L’e-mail rapproche les chercheurs, il les amène à confronter plus souvent et plus facilement leurs opinions et leurs résultats. Au-delà d’une communication personnelle conviviale, d’un travail en réseau, d’une communication plus active entre chercheurs via les sites de laboratoires, l’atout majeur de l’e-mail demeure la spontanéité. Cette spontanéité de la réaction est précieuse. Je peux, par exemple, demander illico à un chercheur étranger la référence précise et la localisation d’un document difficilement identifiable depuis Nancy. J’obtiens une réponse qui peut être plus rapide qu’une requête compliquée dans un catalogue de bibliothèque ou d’éditeur.

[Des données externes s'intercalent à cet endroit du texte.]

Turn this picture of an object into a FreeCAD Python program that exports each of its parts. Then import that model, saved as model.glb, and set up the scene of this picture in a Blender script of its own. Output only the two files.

Mais je n’ai pas cherché, je suis sans doute passé à côté d’autres informations utiles. De la même façon, répondre aux demandes spontanées insuffisamment mûries peut prendre beaucoup de temps ; le tri et la mesure sont nécessaires. Sans doute est-ce là un défaut inhérent à la messagerie et à sa nouveauté ? Mais par ailleurs, que d’avantages ! Finalement, la recherche en histoire médiévale gagne beaucoup en efficacité, en agrément et en convivialité. Je n’irai pas jusqu’à dire que l’e-mail transforme les situations, provoque l’événement scientifique, mais il y a un peu de cela. L’e-mail aurait-il une valeur performative ? Dans tous les cas, il reste un moyen de communication parfaitement adapté au rythme de notre vie moderne.